As mentioned previously, there are factors outside of a company that cannot be measured from inside the company. Therefore, a good leadership team will use internal and external data points to track the current corporate course against the intended strategy. This allows for a constant data input to inform course correction. How many companies have a navigator?
Expended and reserve resources against intended duration and destination:
At the beginning of a flight, an airplane is provided enough fuel and supplies for the duration of the flight plus a buffer. Good navigation discipline tracks the burn of these reserves against progress towards the goal. This allows the flight crew to be notified of any potential deficiencies long before they become an emergency.

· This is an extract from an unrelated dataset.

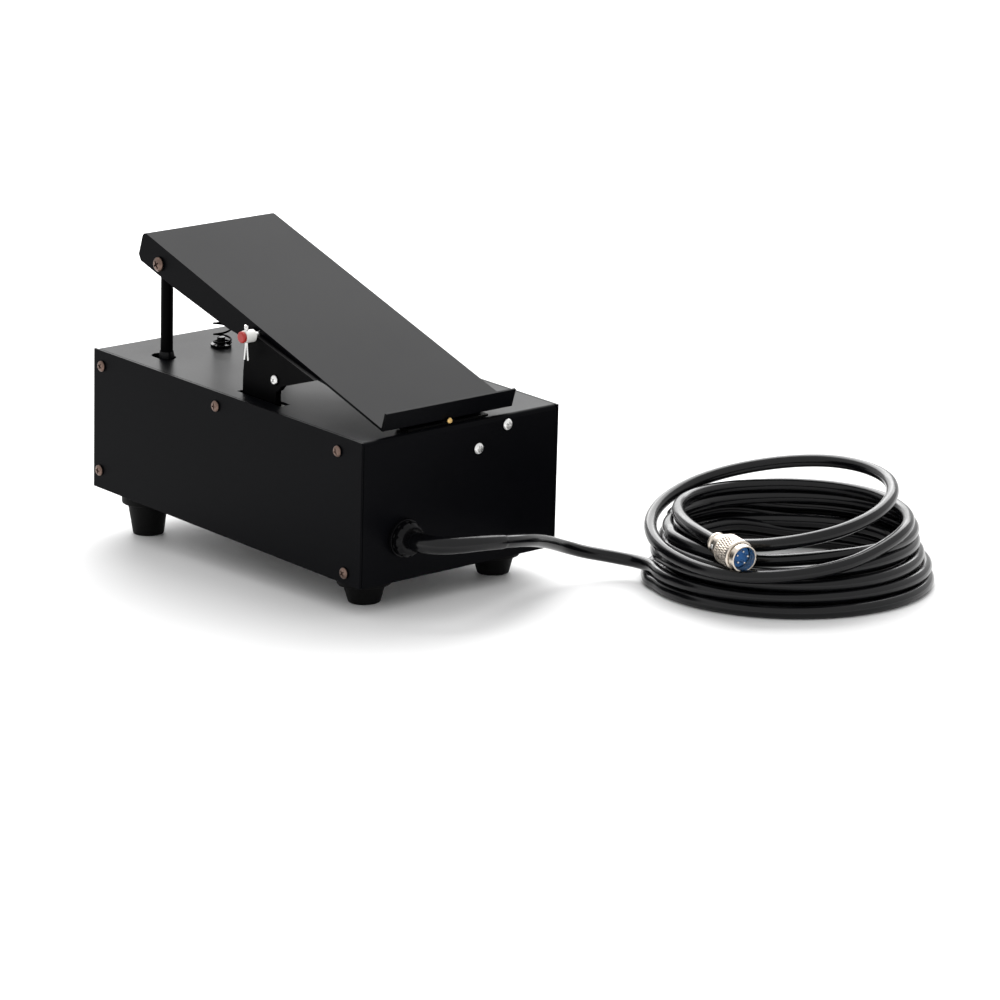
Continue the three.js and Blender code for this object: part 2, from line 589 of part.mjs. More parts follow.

A company needs to have enough resources and finances to reach its next strategic milestone – plus a buffer. Good corporate governance uses effective KPIs to track the burn of these reserves against progress towards that strategic milestone. This allows the leadership team to be notified of any potential deficiencies long before they become an emergency.
Conclusion
This brief article lightly covers the surface of KPIs and how to make them effective, efficient, and organic to a company’s welfare. Over my career I have seen and lived through many more badly implemented KPIs than good ones. I have rarely seen any great KPIs.
Though there are key parameters common to most companies, your KPIs need to be customized for your specific company – its strategy, the context surrounding it, and the team and resources that make it what it is.
Avoid consultants who try to squeeze you into an “off the shelf” KPI solution. Hire someone who will get inside your company: its heart, its engine, its mind. They will take that information and add critical contextual outside data points that impact your company. THEN they will assemble all of that into KPIs you can understand, own, and update effectively.